Crónica de Diana Andringa, hoje, na Antena 1:
Foi há mais de 20 anos. Visitando, em trabalho, o Yad Vashem, detive-me frente a fotografias da Revolta do ghetto de Varsóvia. Curioso, o historiador israelita que nos acompanhava perguntou: “Interessa-se especialmente pelo ghetto de Varsóvia?” “É-me mais compreensível”, respondi, “nunca percebi como é que, confrontados com uma política de extermínio, não pegaram mais vezes em armas contra os nazis?” “É o debate entre Massada e Yavné”, respondeu ele, e falou-me do suicídio em massa dos habitantes de Massada, recusando a captura pelo invasor, e do rabi Ben Zakkai, que, contemporizando, conseguiu criar uma escola da Torah em Yavné. “Se não fosse Yavné, quem recordaria hoje a história de Massada?”, perguntou, no final. Respondi com outra pergunta: “E se não fosse Massada, que história teria Yavné para contar?”

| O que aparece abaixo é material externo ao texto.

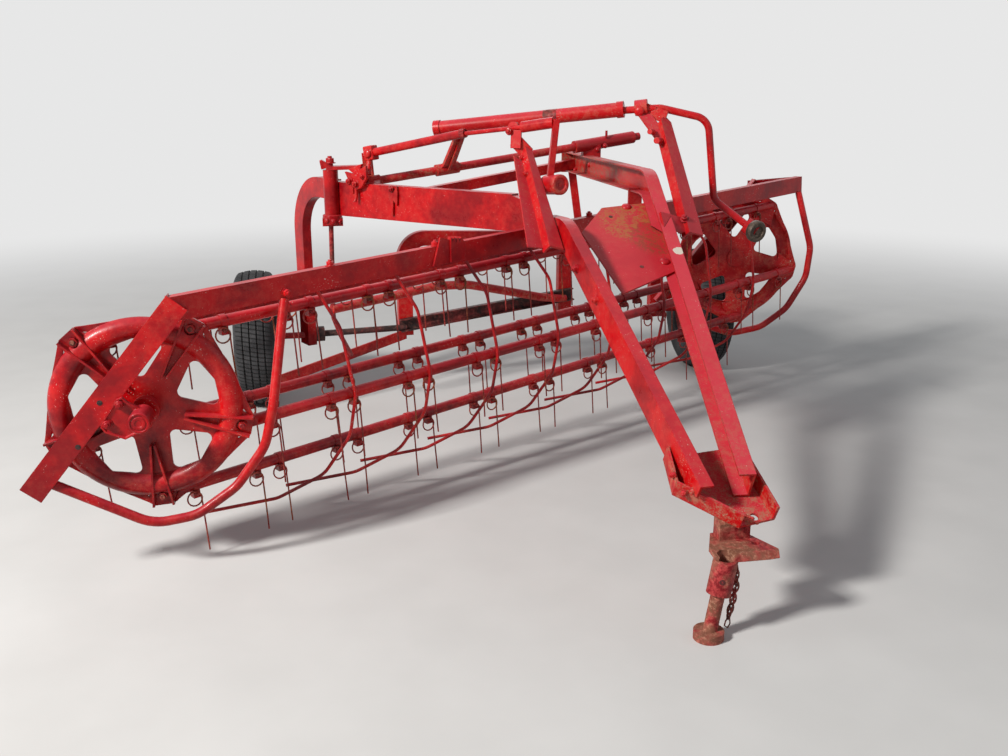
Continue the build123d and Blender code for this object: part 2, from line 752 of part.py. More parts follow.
tube_long = joined(
    [rod_along([(1083, 1264, 1370), (1836, 926, 1456)], 30)],
    [rod_along([(1776, 953, 1449), (1845, 922, 1457)], 24), crank_right_solid],
)
right_face = upright_plane(upright_right_line)
right_length = (upright_right_line[1] - upright_right_line[0]).length
with BuildPart() as upright_right_body:
    with BuildSketch(right_face):
        with BuildLine():
            Polyline((-36, 0), (38, 0), (28, right_length - 26), (0, right_length), (-28, right_length - 26), close=True)
        make_face()
    extrude(amount=-8)
    for side in (-1, 1):
        with BuildSketch(right_face.offset(-8)):
            with BuildLine():
                Polyline(
                    (side * 36, 0), (side * 28, 0), (side * 20, right_length - 30), (side * 28, right_length - 30),
                    close=True,
                )
            make_face()
        extrude(amount=-36)
    with BuildSketch(right_face.offset(-20)):
        with Locations((-70, 45)):
            Rectangle(150, 70)
    extrude(amount=-12)
yoke_pieces = [
    upright_right_body.part,
    rod_along([(1878, 908, 1460), (1925, 888, 1466)], 32),
    bar_between((1902, 898, 1462), (1992, 842, 1425), 50, 12, up=(0, 0, 1)),
    bar_between((1902, 890, 1450), (1968, 770, 1325), 52, 10, up=(1, 0, 0)),
    rod_along([(1925, 800, 1368), (1900, 770, 1372)], 11),
    rod_along([(1948, 775, 1335), (1922, 745, 1338)], 13),
]
upright_right = joined(yoke_pieces, [frame_leg_right, basket, crank_right_solid, tube_long])
finish(upright_right, "upright_right")
finish(crank_right_solid, "crank_right")
finish(tube_long, "lift_tube_long")

rock_line = (Vector(800, 1400, 1133), Vector(2190, 1834, 1302))
rock_radius = 19.0
rock_dir = (rock_line[1] - rock_line[0]).normalized()
lever_at = rock_line[0] + rock_dir * 385
lever_end = Vector(1098, 1262, 1352)
lever_run = lever_end - lever_at
lever = Plane(origin=lever_at, x_dir=rock_dir, z_dir=rock_dir.cross(lever_run))
with BuildPart() as lever_arm:
    with BuildSketch(lever.offset(-8)):
        with BuildLine():
            Polyline((-56, 0), (-30, 40), (-22, lever_run.length), (22, lever_run.length), (30, 40), (56, 0), close=True)
        make_face()
    extrude(amount=16)
    with BuildSketch(lever.offset(-22)):
        with Locations((0, lever_run.length / 2)):
            Rectangle(12, lever_run.length)
    extrude(amount=44)
tube_short = joined(
    [rod_along([(792, 1385, 1258), (1185, 1020, 1361)], 18)],
    [rod_along([(1145, 1057, 1350.5), (1190, 1015, 1362.5)], 13), crank_left],
)
rockshaft = joined(
    [
        rod_along(rock_line, rock_radius),
        rod_along([lever_at - rock_dir * 57, lever_at + rock_dir * 57], 27),
        lever_arm.part,
        rod_along([rock_line[0] - rock_dir * 12, rock_line[0] + rock_dir * 48], 26),
        bar_between(rock_line[0], (790, 1388, 1262), 46, 14, up=(1, 0, 0)),
    ],
    [tube_long, tube_short],
)
finish(rockshaft, "rockshaft")
finish(tube_short, "lift_tube_short")
sleeve_at = rock_line[0] + rock_dir * 1255
mount_left = rock_line[0] + rock_dir * 20
post_mount = joined(
    [bar_between(mount_left, mount_left - Vector(0, 112, 40), 50, 30, up=(1, 0, 0))], [rockshaft, side_beam]
)
finish(joined([side_beam, post_mount], [rockshaft, frame_leg_left]), "side_beam_left")
finish(cross_beam, "cross_beam")
mount_right = joined(
    [
        rod_along([sleeve_at - rock_dir * 175, sleeve_at + rock_dir * 175], 30),
        bar_between(
            sleeve_at - rock_dir * 75, sleeve_at - rock_dir * 75 - Vector(0, 0, 80), 90, 44, up=(1, 0, 0)
        ),
    ],
    [rockshaft, frame_leg_right],
)
finish(mount_right, "rockshaft_mount")
bell = joined(
    [
        bar_between((post_centre[0] - 10, post_centre[1], post_top + 8), (770, 1400, 1200), 60, 16, up=(0, 1, 0)),
        rod_along([(post_centre[0], post_centre[1], post_top), (post_centre[0], post_centre[1], post_top + 40)], 14),
    ],
    [rockshaft, post],
)
finish(bell, "bell_crank")

plate_corners = [(1697, 730, 1075), (1576, 577, 998), (1645, 228, 824), (1897, 348, 884), (1934, 763, 1092)]
deck = Plane(origin=plate_corners[0], x_dir=(1, 0, 0), z_dir=(0, -0.5, 1))
with BuildPart() as deck_plate:
    with BuildSketch(deck):
        with BuildLine():
            flat = [deck.to_local_coords(Vector(*p)) for p in plate_corners]
            Polyline(*[(p.X, p.Y) for p in flat], close=True)
        make_face()
    extrude(amount=-6)
finish(joined([deck_plate.part], [frame_leg_left, frame_leg_right]), "deck_plate")
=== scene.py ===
# %% [markdown]
# # Bar rake
# A towed hay rake with five tine bars between two reel heads, on two wheels and a parking jack. The steel
# frame is already modelled as solids. This lesson lights it, paints it, and adds what a welder and a fitter
# would add last: spring teeth, tyre treads, bolts, weld beads and a chain. All of it is in metres.

# %% Load the frame
import math

import bmesh
import bpy
from mathutils import Matrix, Vector


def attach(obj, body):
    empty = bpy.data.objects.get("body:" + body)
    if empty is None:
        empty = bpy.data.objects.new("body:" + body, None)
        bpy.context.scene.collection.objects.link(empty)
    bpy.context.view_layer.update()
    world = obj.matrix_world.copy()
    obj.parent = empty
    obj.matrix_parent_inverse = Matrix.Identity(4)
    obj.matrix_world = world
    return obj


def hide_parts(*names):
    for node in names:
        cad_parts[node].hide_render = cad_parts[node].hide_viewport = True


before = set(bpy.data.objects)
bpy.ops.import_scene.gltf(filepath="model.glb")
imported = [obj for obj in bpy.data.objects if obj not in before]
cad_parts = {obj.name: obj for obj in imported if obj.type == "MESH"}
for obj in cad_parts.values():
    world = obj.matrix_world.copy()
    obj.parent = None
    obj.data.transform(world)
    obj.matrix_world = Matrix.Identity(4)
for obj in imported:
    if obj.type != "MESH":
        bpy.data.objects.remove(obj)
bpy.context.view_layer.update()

# %% [markdown]
# ## Camera and floor
# The camera stands where the photographer stood, at eye height and looking a little down, with a lens as
# wide as a phone's. The floor is a plain pale disc. Far from the rake it turns into the backdrop's own
# colour, so no horizon shows and the rake keeps its shadow.

# %% Camera
photo_width = 1008
focal_pixels = 1000
lens = bpy.data.cameras.new("photo_camera")
lens.sensor_width = 36.0
lens.lens = focal_pixels / photo_width * lens.sensor_width
camera = bpy.data.objects.new("photo_camera", lens)
camera.location = (-0.727, -4.026, 1.55)
camera.rotation_euler = (math.radians(90 - 16.3), 0, math.radians(-10.1))
bpy.context.scene.collection.objects.link(camera)
bpy.context.scene.camera = camera
bpy.context.scene.view_settings.view_transform = "Standard"
print("lens", round(lens.lens, 1), "mm")

# %% [markdown]
# ## Writing shader maths as expressions
# A material is a set of nodes joined by wires. The small class below wraps one output wire, so that a mask
# is written like ordinary arithmetic. Any other node comes from `node`, which takes the kind, its settings
# and its inputs.

# %% Wires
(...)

Recordei naturalmente esta conversa ao ver, há dias, O último dos injustos, de Claude Lanzman, mas ocorre-me também muitas vezes ao ouvir os noticiários sobre as negociações entre Atenas e Bruxelas. Não por pensar que o governo do Syriza aposte no suicídio – antes pelo contrário! – mas por me parecer que a maioria dos comentadores e até dos noticiaristas gostaria que, em Atenas, pensassem mais em Yavné. Ou, se preferirem, que fossem mais “pragmáticos” e cedessem depressa e sem ruído, que isso de irredutíveis gauleses só fica bem em banda desenhada - mesmo assim, talvez demasiado subversiva para bons alunos. Ao Mourinho ainda se admite que diga que a escola deve ajudar a analisar, a pensar e a discordar, porque está a falar de futebol. Mas aos gregos? Discordar? Que é isso de discordar? Como é que Tsipras e Varoufakis se atrevem a discordar dos conselhos da troika, só porque estes já reduziram à miséria milhares e milhares de pessoas na Grécia? Mas não foram sobretudo os pobres, esses exigentes que querem ter emprego e ser pagos por trabalharem? Os reformados, que se atrevem a ter reformas superiores às portuguesas? Os jovens, forçados à emigração? E então? Não aconteceu o mesmo em Portugal, não empobrecemos também, não ficámos desempregados, não emigrámos, e não mostram as sondagens que há ainda muitos portugueses a preferir a política do bom aluno de quem, a pretexto de os ajudar, os explora?
Foi fácil sermos todos Charlie, sobretudo a quem não fazia cartoons, mas parece ser bem mais difícil sermos todos gregos – quando eles travam, sozinhos, uma luta que também devia ser nossa.